● Exercise goal: Lift out, unaltered, the lines of the material below between the line holding "for name, shape" and the line holding "bpy.context.view_layer.update()", counting both.

════════

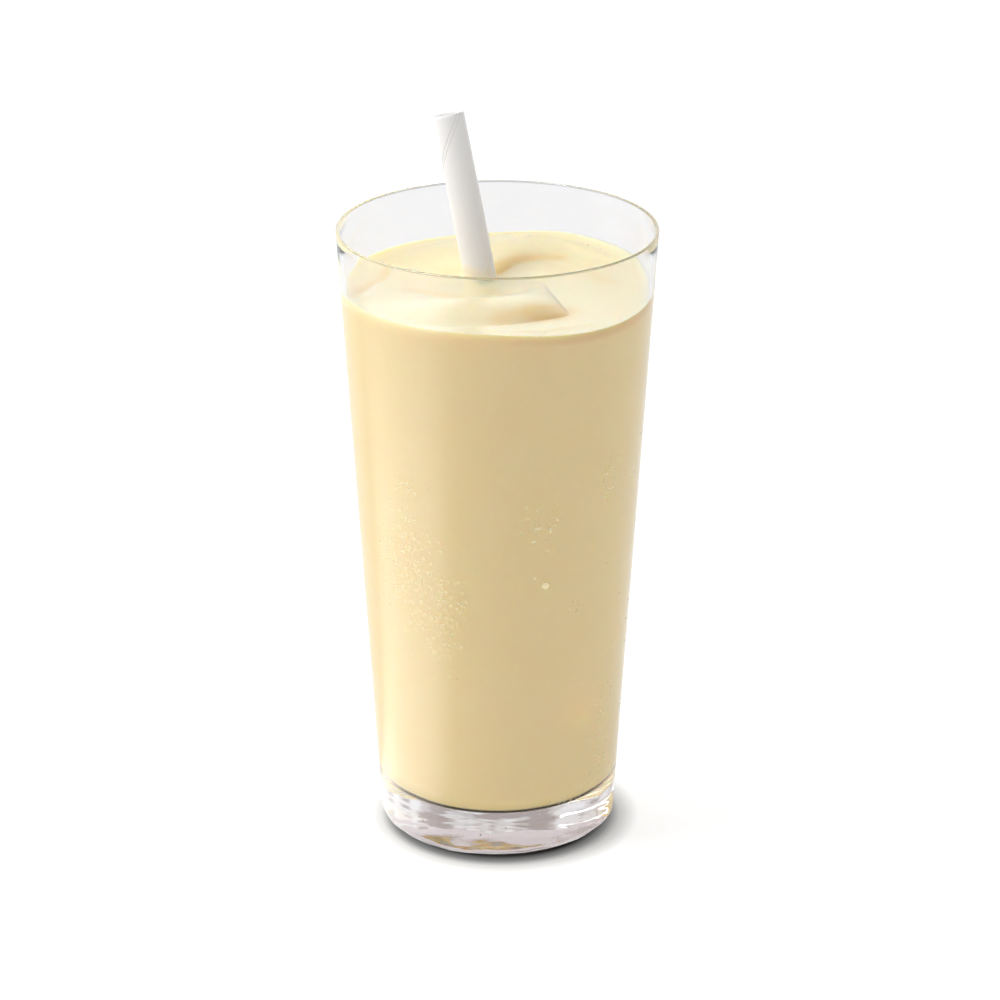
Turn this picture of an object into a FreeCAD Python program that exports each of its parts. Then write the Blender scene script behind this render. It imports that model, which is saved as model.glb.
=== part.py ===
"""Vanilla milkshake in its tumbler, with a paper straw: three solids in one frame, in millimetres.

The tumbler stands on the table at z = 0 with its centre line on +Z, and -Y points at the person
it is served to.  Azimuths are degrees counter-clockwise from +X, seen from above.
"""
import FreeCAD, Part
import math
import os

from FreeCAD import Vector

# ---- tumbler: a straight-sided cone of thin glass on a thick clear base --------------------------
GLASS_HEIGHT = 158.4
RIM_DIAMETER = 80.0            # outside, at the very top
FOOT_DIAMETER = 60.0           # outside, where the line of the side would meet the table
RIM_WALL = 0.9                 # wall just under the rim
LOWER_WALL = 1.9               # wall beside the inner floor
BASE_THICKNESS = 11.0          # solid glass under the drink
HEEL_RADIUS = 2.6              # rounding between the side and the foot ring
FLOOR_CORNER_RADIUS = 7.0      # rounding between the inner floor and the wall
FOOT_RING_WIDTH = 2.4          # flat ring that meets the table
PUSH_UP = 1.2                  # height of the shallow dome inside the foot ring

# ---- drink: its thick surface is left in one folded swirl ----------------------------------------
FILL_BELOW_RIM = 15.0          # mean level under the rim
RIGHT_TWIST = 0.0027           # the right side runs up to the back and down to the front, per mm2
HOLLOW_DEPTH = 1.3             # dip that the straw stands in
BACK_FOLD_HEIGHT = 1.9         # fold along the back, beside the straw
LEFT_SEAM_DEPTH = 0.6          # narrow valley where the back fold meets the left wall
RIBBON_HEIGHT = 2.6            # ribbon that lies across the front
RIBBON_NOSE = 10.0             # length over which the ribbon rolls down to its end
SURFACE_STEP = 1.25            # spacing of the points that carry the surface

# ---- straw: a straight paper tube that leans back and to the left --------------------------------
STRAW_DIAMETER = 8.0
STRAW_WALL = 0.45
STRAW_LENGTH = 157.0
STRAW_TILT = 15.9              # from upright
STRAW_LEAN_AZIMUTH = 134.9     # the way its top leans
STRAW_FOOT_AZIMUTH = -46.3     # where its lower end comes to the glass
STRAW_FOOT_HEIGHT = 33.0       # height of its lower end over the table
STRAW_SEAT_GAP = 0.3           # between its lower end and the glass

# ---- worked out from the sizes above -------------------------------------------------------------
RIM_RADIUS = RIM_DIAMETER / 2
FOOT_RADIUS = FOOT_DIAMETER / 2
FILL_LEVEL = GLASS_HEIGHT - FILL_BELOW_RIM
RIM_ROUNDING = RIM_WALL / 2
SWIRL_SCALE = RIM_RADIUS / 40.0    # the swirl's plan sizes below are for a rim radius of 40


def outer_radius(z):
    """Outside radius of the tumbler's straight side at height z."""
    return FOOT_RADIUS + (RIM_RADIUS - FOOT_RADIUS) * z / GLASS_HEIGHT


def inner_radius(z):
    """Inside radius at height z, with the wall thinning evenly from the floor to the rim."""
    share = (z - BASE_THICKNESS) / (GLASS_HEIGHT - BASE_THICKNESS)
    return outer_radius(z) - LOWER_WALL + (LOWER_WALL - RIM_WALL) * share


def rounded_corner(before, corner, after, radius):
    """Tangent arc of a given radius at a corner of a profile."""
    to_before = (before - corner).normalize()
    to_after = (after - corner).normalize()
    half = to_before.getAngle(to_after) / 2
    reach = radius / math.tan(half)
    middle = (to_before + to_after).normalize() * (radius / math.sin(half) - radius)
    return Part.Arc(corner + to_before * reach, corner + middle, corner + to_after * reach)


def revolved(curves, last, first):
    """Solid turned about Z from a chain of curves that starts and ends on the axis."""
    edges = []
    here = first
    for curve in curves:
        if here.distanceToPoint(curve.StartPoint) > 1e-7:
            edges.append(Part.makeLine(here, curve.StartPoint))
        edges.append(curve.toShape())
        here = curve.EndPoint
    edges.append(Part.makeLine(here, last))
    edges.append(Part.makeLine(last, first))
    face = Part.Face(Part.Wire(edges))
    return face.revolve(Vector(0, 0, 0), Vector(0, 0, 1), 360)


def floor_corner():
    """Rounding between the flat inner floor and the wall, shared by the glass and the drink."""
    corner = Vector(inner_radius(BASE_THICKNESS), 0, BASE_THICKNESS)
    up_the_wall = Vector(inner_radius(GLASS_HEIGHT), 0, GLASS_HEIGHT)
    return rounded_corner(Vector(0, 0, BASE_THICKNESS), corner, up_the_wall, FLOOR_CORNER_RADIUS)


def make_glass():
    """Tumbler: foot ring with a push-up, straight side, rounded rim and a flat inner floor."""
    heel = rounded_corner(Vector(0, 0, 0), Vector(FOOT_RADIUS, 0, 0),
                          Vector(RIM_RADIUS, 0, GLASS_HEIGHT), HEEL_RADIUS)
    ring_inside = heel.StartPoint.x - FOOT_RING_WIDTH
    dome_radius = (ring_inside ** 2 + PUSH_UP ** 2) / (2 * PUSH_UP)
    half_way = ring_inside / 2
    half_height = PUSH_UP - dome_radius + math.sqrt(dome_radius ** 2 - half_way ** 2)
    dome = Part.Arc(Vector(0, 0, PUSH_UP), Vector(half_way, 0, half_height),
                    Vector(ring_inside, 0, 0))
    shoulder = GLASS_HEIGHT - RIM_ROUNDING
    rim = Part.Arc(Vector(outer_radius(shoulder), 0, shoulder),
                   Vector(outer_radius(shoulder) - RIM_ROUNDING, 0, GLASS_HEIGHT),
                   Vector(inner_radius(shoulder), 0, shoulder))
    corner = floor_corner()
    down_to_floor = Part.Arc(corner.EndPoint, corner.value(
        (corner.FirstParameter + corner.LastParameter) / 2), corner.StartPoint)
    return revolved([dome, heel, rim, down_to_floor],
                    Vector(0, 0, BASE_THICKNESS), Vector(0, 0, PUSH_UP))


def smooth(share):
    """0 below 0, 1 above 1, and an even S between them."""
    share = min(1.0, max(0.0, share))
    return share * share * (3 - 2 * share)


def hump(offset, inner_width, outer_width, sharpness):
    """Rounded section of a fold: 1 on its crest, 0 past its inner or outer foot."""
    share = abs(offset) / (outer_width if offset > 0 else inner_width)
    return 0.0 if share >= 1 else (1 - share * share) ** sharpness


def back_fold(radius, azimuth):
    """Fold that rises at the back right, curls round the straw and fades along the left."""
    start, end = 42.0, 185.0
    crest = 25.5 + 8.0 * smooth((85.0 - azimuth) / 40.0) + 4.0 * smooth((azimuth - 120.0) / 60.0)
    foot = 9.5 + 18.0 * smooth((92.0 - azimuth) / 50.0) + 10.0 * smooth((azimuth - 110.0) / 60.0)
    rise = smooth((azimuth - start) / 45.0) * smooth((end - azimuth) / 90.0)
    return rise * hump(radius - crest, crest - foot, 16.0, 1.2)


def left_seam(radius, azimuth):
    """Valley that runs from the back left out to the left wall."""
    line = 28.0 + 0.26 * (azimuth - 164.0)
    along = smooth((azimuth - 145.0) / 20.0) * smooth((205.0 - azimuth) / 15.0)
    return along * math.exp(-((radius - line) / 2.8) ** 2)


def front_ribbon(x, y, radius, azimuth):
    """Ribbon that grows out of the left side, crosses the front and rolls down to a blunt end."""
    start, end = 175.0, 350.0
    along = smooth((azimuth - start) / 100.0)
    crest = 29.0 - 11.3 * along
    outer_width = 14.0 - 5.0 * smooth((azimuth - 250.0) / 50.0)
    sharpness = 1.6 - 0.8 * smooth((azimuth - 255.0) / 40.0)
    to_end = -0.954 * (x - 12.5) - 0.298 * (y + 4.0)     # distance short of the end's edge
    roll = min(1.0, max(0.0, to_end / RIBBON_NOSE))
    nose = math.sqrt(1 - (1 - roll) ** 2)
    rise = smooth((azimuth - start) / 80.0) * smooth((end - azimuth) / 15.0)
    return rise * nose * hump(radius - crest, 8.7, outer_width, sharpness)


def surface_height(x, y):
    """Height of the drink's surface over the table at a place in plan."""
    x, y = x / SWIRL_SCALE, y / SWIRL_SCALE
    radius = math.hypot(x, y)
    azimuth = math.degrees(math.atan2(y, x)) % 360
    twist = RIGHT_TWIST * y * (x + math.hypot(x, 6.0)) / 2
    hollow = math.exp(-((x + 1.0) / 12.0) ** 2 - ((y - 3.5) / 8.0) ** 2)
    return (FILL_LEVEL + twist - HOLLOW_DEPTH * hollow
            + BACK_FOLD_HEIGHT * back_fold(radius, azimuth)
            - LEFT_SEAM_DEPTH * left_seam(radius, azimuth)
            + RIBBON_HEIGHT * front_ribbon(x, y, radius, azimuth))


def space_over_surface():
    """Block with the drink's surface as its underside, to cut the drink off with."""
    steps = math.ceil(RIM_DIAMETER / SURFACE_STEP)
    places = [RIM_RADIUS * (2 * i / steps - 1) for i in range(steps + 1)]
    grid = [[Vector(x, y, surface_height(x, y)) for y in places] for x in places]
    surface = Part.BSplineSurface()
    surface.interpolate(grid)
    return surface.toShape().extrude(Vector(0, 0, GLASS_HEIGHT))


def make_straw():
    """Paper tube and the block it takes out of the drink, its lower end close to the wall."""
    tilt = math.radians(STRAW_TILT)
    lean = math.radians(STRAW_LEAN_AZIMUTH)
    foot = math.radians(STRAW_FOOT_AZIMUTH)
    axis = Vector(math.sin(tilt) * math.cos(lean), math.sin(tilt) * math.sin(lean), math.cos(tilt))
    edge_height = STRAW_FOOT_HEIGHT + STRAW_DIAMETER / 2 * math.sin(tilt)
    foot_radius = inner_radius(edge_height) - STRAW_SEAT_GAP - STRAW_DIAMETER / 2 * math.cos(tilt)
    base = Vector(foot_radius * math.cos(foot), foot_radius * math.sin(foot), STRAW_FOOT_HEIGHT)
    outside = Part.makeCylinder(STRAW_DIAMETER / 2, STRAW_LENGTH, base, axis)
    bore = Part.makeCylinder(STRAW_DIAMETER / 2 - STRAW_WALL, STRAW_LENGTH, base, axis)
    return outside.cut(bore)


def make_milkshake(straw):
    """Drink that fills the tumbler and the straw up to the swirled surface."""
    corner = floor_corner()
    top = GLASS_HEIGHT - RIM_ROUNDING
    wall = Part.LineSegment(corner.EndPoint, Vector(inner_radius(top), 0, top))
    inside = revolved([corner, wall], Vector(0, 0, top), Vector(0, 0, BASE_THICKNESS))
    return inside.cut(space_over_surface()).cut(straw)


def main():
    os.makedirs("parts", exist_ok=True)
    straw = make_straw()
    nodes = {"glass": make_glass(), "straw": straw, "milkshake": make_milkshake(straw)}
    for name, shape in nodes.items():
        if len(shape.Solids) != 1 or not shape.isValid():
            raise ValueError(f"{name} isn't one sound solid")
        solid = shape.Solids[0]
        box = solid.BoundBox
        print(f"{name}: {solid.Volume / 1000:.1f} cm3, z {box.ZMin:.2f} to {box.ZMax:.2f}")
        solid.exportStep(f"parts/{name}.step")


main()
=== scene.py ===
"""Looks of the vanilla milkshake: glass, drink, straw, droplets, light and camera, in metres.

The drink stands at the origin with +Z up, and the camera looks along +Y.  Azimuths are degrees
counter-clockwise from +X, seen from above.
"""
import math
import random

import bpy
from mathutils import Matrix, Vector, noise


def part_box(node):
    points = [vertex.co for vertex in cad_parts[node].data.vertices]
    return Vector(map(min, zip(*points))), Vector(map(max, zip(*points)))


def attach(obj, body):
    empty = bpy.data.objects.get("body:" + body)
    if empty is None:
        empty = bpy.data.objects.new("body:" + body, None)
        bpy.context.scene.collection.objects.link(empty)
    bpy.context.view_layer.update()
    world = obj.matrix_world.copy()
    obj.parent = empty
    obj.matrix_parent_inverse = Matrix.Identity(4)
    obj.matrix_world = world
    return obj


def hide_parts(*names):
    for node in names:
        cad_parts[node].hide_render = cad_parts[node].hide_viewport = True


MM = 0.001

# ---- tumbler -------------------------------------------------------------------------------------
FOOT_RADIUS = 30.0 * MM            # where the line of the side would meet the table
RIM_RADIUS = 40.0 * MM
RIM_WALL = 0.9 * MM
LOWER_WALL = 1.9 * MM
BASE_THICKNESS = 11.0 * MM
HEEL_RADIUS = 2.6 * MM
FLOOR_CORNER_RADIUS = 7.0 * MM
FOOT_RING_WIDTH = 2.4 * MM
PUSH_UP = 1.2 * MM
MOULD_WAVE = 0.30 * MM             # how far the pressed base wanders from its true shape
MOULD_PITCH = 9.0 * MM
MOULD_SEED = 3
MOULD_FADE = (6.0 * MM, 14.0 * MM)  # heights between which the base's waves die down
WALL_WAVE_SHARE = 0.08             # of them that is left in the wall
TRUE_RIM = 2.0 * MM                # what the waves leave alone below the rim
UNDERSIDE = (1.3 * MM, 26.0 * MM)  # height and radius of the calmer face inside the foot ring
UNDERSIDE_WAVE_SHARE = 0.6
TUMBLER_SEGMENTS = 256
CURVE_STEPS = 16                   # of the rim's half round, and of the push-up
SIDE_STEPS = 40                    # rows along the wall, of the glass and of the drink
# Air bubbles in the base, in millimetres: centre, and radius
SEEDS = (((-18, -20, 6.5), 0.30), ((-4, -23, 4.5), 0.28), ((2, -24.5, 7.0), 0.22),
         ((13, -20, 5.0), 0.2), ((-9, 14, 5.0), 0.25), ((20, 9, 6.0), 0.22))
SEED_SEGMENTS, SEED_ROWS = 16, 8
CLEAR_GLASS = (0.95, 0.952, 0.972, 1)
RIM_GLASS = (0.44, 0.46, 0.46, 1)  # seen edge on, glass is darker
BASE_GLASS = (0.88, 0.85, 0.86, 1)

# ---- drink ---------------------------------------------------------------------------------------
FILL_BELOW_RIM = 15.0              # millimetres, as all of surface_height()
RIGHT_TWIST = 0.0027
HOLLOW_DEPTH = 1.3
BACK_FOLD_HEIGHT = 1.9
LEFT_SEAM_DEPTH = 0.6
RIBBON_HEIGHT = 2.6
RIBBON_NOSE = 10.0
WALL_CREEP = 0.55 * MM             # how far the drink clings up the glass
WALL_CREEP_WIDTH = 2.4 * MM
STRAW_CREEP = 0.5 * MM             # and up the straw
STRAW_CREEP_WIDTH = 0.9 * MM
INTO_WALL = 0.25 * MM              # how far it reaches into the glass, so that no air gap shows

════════

● Solution to this problem:
    for name, shape in nodes.items():
        if len(shape.Solids) != 1 or not shape.isValid():
            raise ValueError(f"{name} isn't one sound solid")
        solid = shape.Solids[0]
        box = solid.BoundBox
        print(f"{name}: {solid.Volume / 1000:.1f} cm3, z {box.ZMin:.2f} to {box.ZMax:.2f}")
        solid.exportStep(f"parts/{name}.step")


main()
=== scene.py ===
"""Looks of the vanilla milkshake: glass, drink, straw, droplets, light and camera, in metres.

The drink stands at the origin with +Z up, and the camera looks along +Y.  Azimuths are degrees
counter-clockwise from +X, seen from above.
"""
import math
import random

import bpy
from mathutils import Matrix, Vector, noise


def part_box(node):
    points = [vertex.co for vertex in cad_parts[node].data.vertices]
    return Vector(map(min, zip(*points))), Vector(map(max, zip(*points)))


def attach(obj, body):
    empty = bpy.data.objects.get("body:" + body)
    if empty is None:
        empty = bpy.data.objects.new("body:" + body, None)
        bpy.context.scene.collection.objects.link(empty)
    bpy.context.view_layer.update()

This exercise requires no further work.